╔══

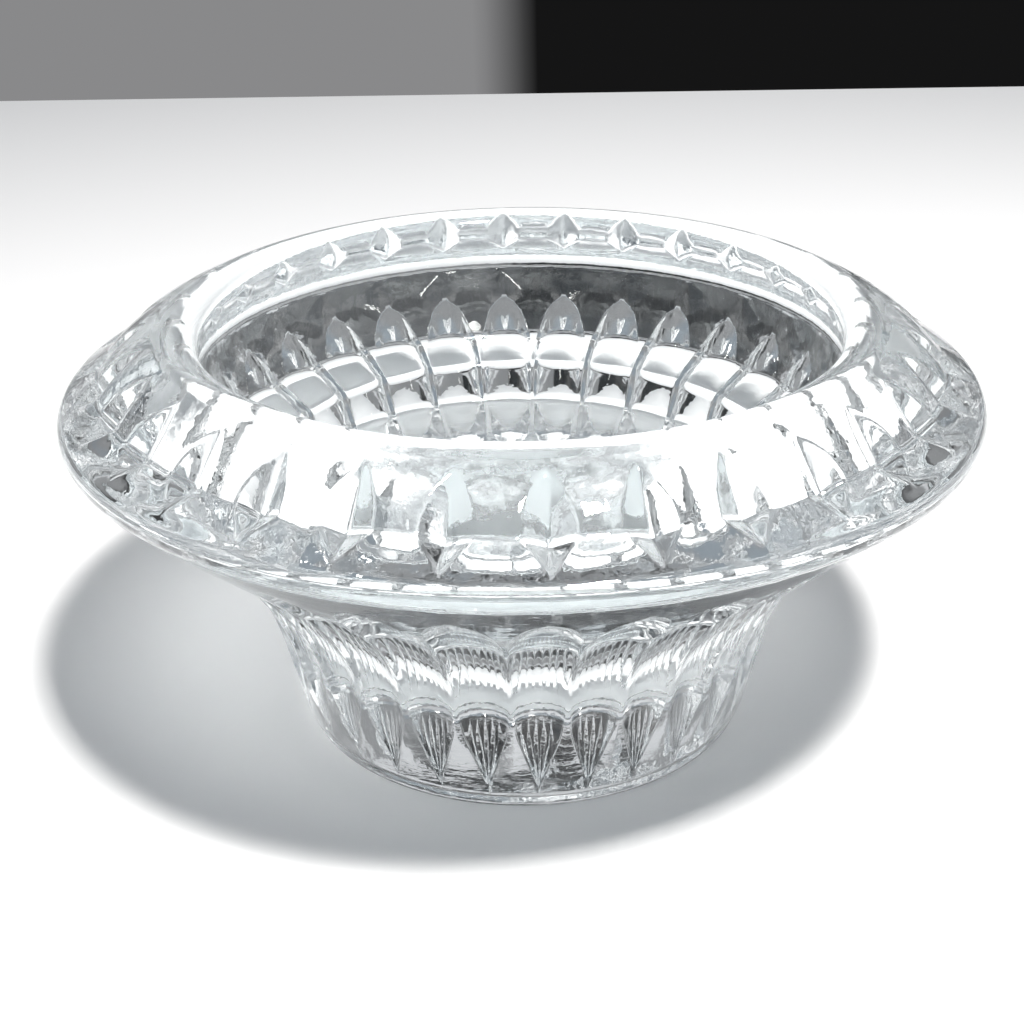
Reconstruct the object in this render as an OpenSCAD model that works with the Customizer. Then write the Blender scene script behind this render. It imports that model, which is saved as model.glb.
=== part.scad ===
// Dappen dish of pressed clear glass: a shallow stepped bowl on a thick solid base, with a wide
// sloping brim. The whole dish is one piece of glass. Its axis is +Z and it stands on z = 0.

/* [Overall] */

// Diameter across the brim
outer_d = 90; // [86:0.5:94]
// Height from the foot to the crest of the lip
height = 43; // [41.5:0.25:45]
// Diameter of the foot the dish stands on
foot_d = 47; // [45:0.5:49]
// Diameter of the mouth between the inner sides of the lip
mouth_d = 62.5; // [61:0.25:64]

/* [Lip and brim] */

// Radius of the rounded lip in section
lip_r = 2.5; // [2.2:0.1:2.8]
// Thickness of the brim at its rounded edge
edge_t = 3.3; // [3:0.1:3.8]
// How far the middle of the brim's edge lies below the crest
brim_drop = 8.1; // [7.6:0.1:8.6]
// How much the brim's upper slope bulges between the lip and its shoulder
slope_bulge = 0.5; // [0.2:0.1:0.8]

/* [Bowl] */

// Thickness of the solid glass under the bowl
floor_t = 22; // [20:0.5:23]
// How much the lip overhangs the bowl's wall
overhang = 0.5; // [0.2:0.1:0.7]
// Width of the sloping ledge between the bowl's wall and its floor well
ledge_w = 5; // [4:0.25:6]
// How far the ledge falls across its width
ledge_fall = 1.6; // [1.4:0.1:2.4]
// Radius of the rounded corners inside the bowl
corner_r = 1.2; // [0.8:0.1:1.5]

/* [Cuts] */

// Number of cuts round the dish, the same above and below the brim
cut_count = 32; // [28:1:34]
// Depth of the leaf-shaped cuts in the brim
leaf_depth = 1.3; // [0.8:0.1:1.6]
// Depth of the flutes in the body beyond the hollow of the body itself
flute_depth = 1.1; // [0.8:0.05:1.3]
// Radius of the flutes in section
flute_r = 4.3; // [4:0.1:4.8]

/* [Hidden] */

$fn = 96;

outer_r = outer_d / 2;
foot_r = foot_d / 2;
edge_r = edge_t / 2;
lip_x = mouth_d / 2 + lip_r;
lip_z = height - lip_r;
edge_x = outer_r - edge_r;
edge_z = height - brim_drop;
edge_sweep = 50;

// the foot: a plain disc with a small bevel under it
foot_h = 1.5;
foot_bevel = 0.5;

// the body: a steep wall, then a hollow knee, then a flare up to the brim
wall_base = [foot_r + 0.5, foot_h + 0.1];
wall_lean = 12.5;
knee_z = height * 0.233;
knee_x = wall_base.x + (knee_z - wall_base.y) * tan(wall_lean);
knee_r = 27;
flare_lean = 46.5;
knee_mid = [knee_x + knee_r * cos(wall_lean), knee_z - knee_r * sin(wall_lean)];

// the brim's upper slope falls from the lip to a shoulder, then more steeply to the edge
lip_turn = 36;
slope_top = [lip_x + lip_r * sin(lip_turn), lip_z + lip_r * cos(lip_turn)];
shoulder = [outer_r - 4, edge_z + 3.5];

// the bowl: an upright wall under the lip, a ledge, then a well with a flat floor
wall_top = [mouth_d / 2 + overhang + 0.05, height - 5.2];
ledge_out = [mouth_d / 2 + overhang - 0.35, height - 14.9];
ledge_in = ledge_out - [ledge_w, ledge_fall];
well_lean = 0.4;
well_foot = [ledge_in.x - well_lean, floor_t];
floor_dip = 0.15;

// a leaf cut: its two pointed ends and its deepest point under the shoulder
leaf_top = [lip_x + 3.1, lip_z + 1.15];
leaf_foot = [outer_r - 1.55, edge_z + 1.85];
leaf_inward = [-0.55, -0.83];
leaf_deep = shoulder + leaf_depth * leaf_inward;
leaf_half_angle = 62;
leaf_reach = 8;
leaf_size = 4;

// a flute: a bent round bar's path, from a point over the foot out to its arch under the brim
flute_low = [foot_r + 0.8, foot_h + 1.45];
flute_high = [outer_r - 3.6, edge_z - 4.2];
flute_chord = flute_high - flute_low;
body_sag = 3.5;
flute_sag = body_sag + flute_depth;
bend_r = flute_chord * flute_chord / (8 * flute_sag) + flute_sag / 2;
bend_side = [flute_chord.y, -flute_chord.x] / norm(flute_chord);
bend_mid = (flute_low + flute_high) / 2 + bend_side * (bend_r - flute_sag);
bend_sweep = 96;

function arc(mid, r, from, to, n) =
    [for (i = [0 : n]) let (a = from + (to - from) * i / n) mid + r * [cos(a), sin(a)]];

// a chord's points pushed out sideways into a shallow arc
function bowed(a, b, rise, n) =
    let (d = b - a, side = [-d.y, d.x] / norm(d))
    [for (i = [0 : n]) let (t = i / n) a + d * t + side * rise * 4 * t * (1 - t)];

// the corner at b between a and c, rounded to radius r
function rounded(a, b, c, r, n) =
    let (u = (a - b) / norm(a - b), v = (c - b) / norm(c - b), half = acos(u * v) / 2,
        mid = b + (u + v) / norm(u + v) * r / sin(half),
        p = b + u * r / tan(half) - mid, q = b + v * r / tan(half) - mid)
    [for (i = [0 : n]) let (w = p + (q - p) * i / n) mid + w * r / norm(w)];

module profile() {
    polygon(concat(
        [[0, 0], [foot_r - foot_bevel, 0], [foot_r, foot_bevel], [foot_r, foot_h]],
        [wall_base],
        arc(knee_mid, knee_r, 180 - wall_lean, 180 - flare_lean, 6),
        arc([edge_x, edge_z], edge_r, -edge_sweep, edge_sweep, 6),
        bowed(shoulder, slope_top, -slope_bulge, 4),
        arc([lip_x, lip_z], lip_r, 2 * lip_turn, 180, 6),
        [wall_top],
        rounded(wall_top, ledge_out, ledge_in, corner_r, 4),
        rounded(ledge_out, ledge_in, well_foot, corner_r, 4),
        rounded(ledge_in, well_foot, [0, floor_t], corner_r, 4),
        [[0, floor_t - floor_dip]]
    ));
}

// a straight V-shaped groove in the plane y = 0, its bottom running from a to b
module v_groove(a, b) {
    d = b - a;
    half_w = leaf_size * tan(leaf_half_angle);
    translate([a.x, 0, a.y])
        rotate([0, -atan2(d.y, d.x), 0])
            translate([-leaf_reach, 0, 0])
                rotate([90, 0, 90])
                    linear_extrude(height = norm(d) + 2 * leaf_reach)
                        polygon([[0, 0], [half_w, leaf_size], [-half_w, leaf_size]]);
}

// one leaf: a pointed pit of four flat faces over the shoulder of the brim
module leaf() {
    intersection() {
        v_groove(leaf_top, leaf_deep);
        v_groove(leaf_deep, leaf_foot);
    }
}

// one flute: part of a bent round bar that follows the body, arched at the top
module flute() {
    translate([bend_mid.x, 0, bend_mid.y])
        rotate([90, 0, 0])
            rotate([0, 0, bend_sweep])
                rotate_extrude(angle = bend_sweep)
                    translate([bend_r - flute_r, 0])
                        circle(r = flute_r);
}

module dish() {
    color([0.86, 0.93, 0.95, 0.45])
        difference() {
            rotate_extrude() profile();
            for (i = [0 : cut_count - 1])
                rotate([0, 0, 360 * i / cut_count - 90]) {
                    leaf();
                    flute();
                }
        }
}

dish();
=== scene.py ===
import math

import bmesh
import bpy
from mathutils import Matrix, Vector


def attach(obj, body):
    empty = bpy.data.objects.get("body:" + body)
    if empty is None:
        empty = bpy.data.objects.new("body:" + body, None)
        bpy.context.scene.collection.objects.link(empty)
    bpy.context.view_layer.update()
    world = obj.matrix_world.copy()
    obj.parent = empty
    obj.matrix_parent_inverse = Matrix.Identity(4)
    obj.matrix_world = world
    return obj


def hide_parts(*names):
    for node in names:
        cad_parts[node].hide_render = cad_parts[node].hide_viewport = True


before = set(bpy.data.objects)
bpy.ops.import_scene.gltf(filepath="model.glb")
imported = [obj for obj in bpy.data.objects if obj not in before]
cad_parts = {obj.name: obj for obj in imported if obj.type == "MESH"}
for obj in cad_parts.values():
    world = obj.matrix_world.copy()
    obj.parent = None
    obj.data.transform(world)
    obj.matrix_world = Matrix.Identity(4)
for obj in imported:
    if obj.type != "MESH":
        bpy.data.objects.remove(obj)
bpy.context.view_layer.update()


# The dish: one piece of clear pressed glass, dropped as a gob into an iron mould and pressed with a
# plunger. The mould gives it the round foot, the fluted body, the sloping brim with its leaf cuts and
# the rounded lip; the plunger gives it the upright wall, the ledge and the shallow well.
MM = 0.001
CUTS = 32
HALF_STEPS = 10
HALF_SPACING = math.pi / CUTS

outer_r = 44.98
height = 42.99
foot_r = 23.5
foot_h = 1.5
lip_r = 2.5
lip_x, lip_z = 33.75, height - lip_r
edge_r = 1.65
edge_x, edge_z = outer_r - edge_r, height - 8.1

wall_base = Vector((foot_r + 0.5, foot_h + 0.1))
wall_lean = math.radians(12.5)
flare_lean = math.radians(46.5)
knee_z = height * 0.233
knee_x = wall_base.x + (knee_z - wall_base.y) * math.tan(wall_lean)
knee_r = 27.0
knee_mid = Vector((knee_x + knee_r * math.cos(wall_lean), knee_z - knee_r * math.sin(wall_lean)))

lip_turn = math.radians(36)
slope_top = Vector((lip_x + lip_r * math.sin(lip_turn), lip_z + lip_r * math.cos(lip_turn)))
shoulder = Vector((outer_r - 4.0, edge_z + 3.5))

wall_top = Vector((31.8, 37.8))
ledge_out = Vector((31.4, 28.1))
ledge_in = Vector((26.4, 26.5))
well_foot = Vector((26.0, 22.0))
well_mid = Vector((0.0, 21.85))
corner_r = 1.2


def arc(mid, r, start, end, n):
    steps = [start + (end - start) * i / n for i in range(n + 1)]
    return [Vector((mid[0] + r * math.cos(a), mid[1] + r * math.sin(a))) for a in steps]


def straight(a, b, n):
    return [a.lerp(b, i / n) for i in range(n + 1)]


def bowed(a, b, rise, n):
    side = Vector((a.y - b.y, b.x - a.x)).normalized()
    return [p + side * rise * 4 * (i / n) * (1 - i / n) for i, p in enumerate(straight(a, b, n))]


def rounded(a, b, c, r, n):
    u, v = (a - b).normalized(), (c - b).normalized()
    half = u.angle(v) / 2
    mid = b + (u + v).normalized() * r / math.sin(half)
    p, q = b + u * r / math.tan(half) - mid, b + v * r / math.tan(half) - mid
    return [mid + p.lerp(q, i / n).normalized() * r for i in range(n + 1)]


# The half section, walked from the middle of the underside out, up over the lip and down the bowl.
profile = []


def walk(points, part):
    for p in points:
        if not profile or (p - profile[-1][0]).length > 0.02:
            profile.append((p, part))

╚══

* [GIVEN TASK]
Return only the stretch of the material above from the line holding "shoulder of the brim" through the line holding "for node in", copied exactly.

* [IN RESPONSE]
// one leaf: a pointed pit of four flat faces over the shoulder of the brim
module leaf() {
    intersection() {
        v_groove(leaf_top, leaf_deep);
        v_groove(leaf_deep, leaf_foot);
    }
}

// one flute: part of a bent round bar that follows the body, arched at the top
module flute() {
    translate([bend_mid.x, 0, bend_mid.y])
        rotate([90, 0, 0])
            rotate([0, 0, bend_sweep])
                rotate_extrude(angle = bend_sweep)
                    translate([bend_r - flute_r, 0])
                        circle(r = flute_r);
}

module dish() {
    color([0.86, 0.93, 0.95, 0.45])
        difference() {
            rotate_extrude() profile();
            for (i = [0 : cut_count - 1])
                rotate([0, 0, 360 * i / cut_count - 90]) {
                    leaf();
                    flute();
                }
        }
}

dish();
=== scene.py ===
import math

import bmesh
import bpy
from mathutils import Matrix, Vector


def attach(obj, body):
    empty = bpy.data.objects.get("body:" + body)
    if empty is None:
        empty = bpy.data.objects.new("body:" + body, None)
        bpy.context.scene.collection.objects.link(empty)
    bpy.context.view_layer.update()
    world = obj.matrix_world.copy()
    obj.parent = empty
    obj.matrix_parent_inverse = Matrix.Identity(4)
    obj.matrix_world = world
    return obj


def hide_parts(*names):
    for node in names:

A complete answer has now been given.